Exercise brief: Produce an exact copy of all the records.

Recorded data:
----------
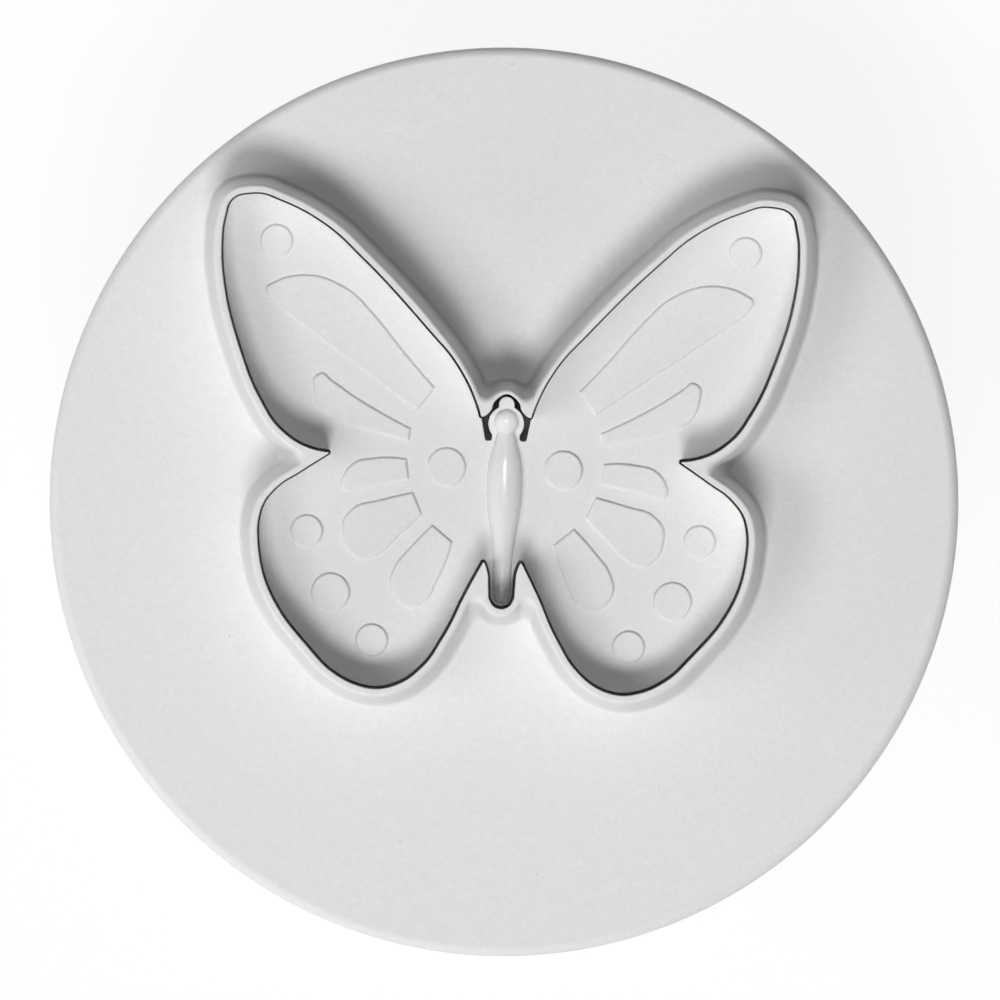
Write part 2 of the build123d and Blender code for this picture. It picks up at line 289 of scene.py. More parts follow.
class Tree:
    """Short ways to add shader nodes to one material or world."""

    def __init__(self, material):
        self.nodes = material.node_tree.nodes
        self.links = material.node_tree.links

    def add(self, kind, settings=None, **inputs):
        node = self.nodes.new("ShaderNode" + kind)
        for name, value in (settings or {}).items():
            setattr(node, name, value)
        for name, value in inputs.items():
            self.put(node.inputs[name.replace("_", " ")], value)
        return node

    def put(self, socket, value):
        if isinstance(value, bpy.types.NodeSocket):
            self.links.new(value, socket)
        else:
            socket.default_value = value

    def maths(self, operation, *values):
        node = self.nodes.new("ShaderNodeMath")
        node.operation = operation
        for socket, value in zip(node.inputs, values):
            self.put(socket, value)
        return node.outputs[0]

    def ramp(self, value, low, high):
        """0 below low and 1 above high, straight between them."""
        node = self.add("MapRange", {"clamp": True}, Value=value)
        node.inputs["From Min"].default_value = low
        node.inputs["From Max"].default_value = high
        return node.outputs[0]

    def within(self, value, low, high):
        """1 below low and 0 above high, straight between them."""
        return self.maths("SUBTRACT", 1.0, self.ramp(value, low, high))

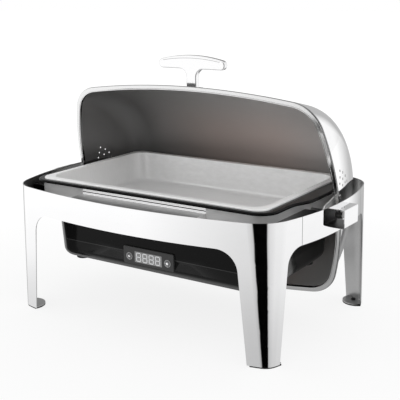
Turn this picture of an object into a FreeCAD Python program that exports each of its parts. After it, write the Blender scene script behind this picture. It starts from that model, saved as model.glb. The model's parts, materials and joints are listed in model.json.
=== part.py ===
----------
Output for this task:
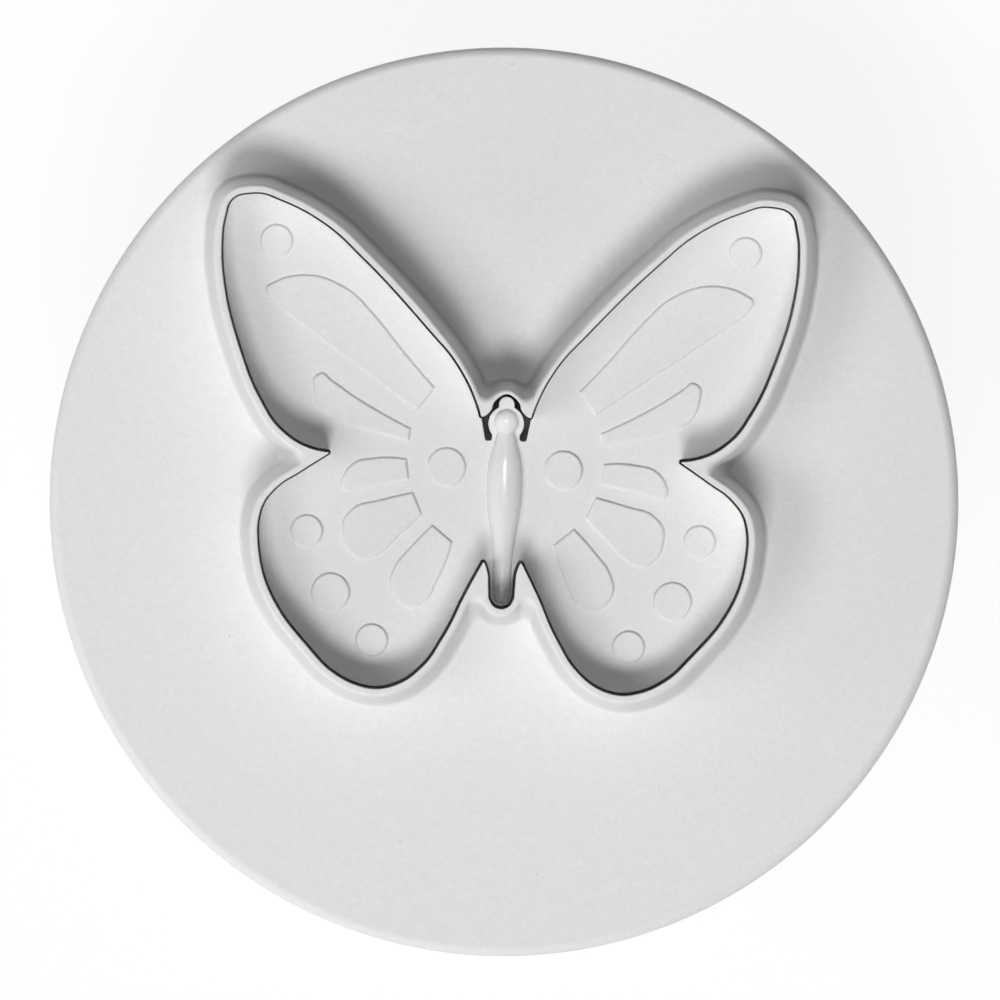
Write part 2 of the build123d and Blender code for this picture. It picks up at line 289 of scene.py. More parts follow.
class Tree:
    """Short ways to add shader nodes to one material or world."""

    def __init__(self, material):
        self.nodes = material.node_tree.nodes
        self.links = material.node_tree.links

    def add(self, kind, settings=None, **inputs):
        node = self.nodes.new("ShaderNode" + kind)
        for name, value in (settings or {}).items():
            setattr(node, name, value)
        for name, value in inputs.items():
            self.put(node.inputs[name.replace("_", " ")], value)
        return node

    def put(self, socket, value):
        if isinstance(value, bpy.types.NodeSocket):
            self.links.new(value, socket)
        else:
            socket.default_value = value

    def maths(self, operation, *values):
        node = self.nodes.new("ShaderNodeMath")
        node.operation = operation
        for socket, value in zip(node.inputs, values):
            self.put(socket, value)
        return node.outputs[0]

    def ramp(self, value, low, high):
        """0 below low and 1 above high, straight between them."""
        node = self.add("MapRange", {"clamp": True}, Value=value)
        node.inputs["From Min"].default_value = low
        node.inputs["From Max"].default_value = high
        return node.outputs[0]

    def within(self, value, low, high):
        """1 below low and 0 above high, straight between them."""
        return self.maths("SUBTRACT", 1.0, self.ramp(value, low, high))

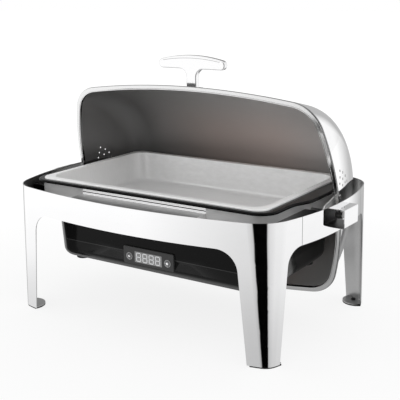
Turn this picture of an object into a FreeCAD Python program that exports each of its parts. After it, write the Blender scene script behind this picture. It starts from that model, saved as model.glb. The model's parts, materials and joints are listed in model.json.
=== part.py ===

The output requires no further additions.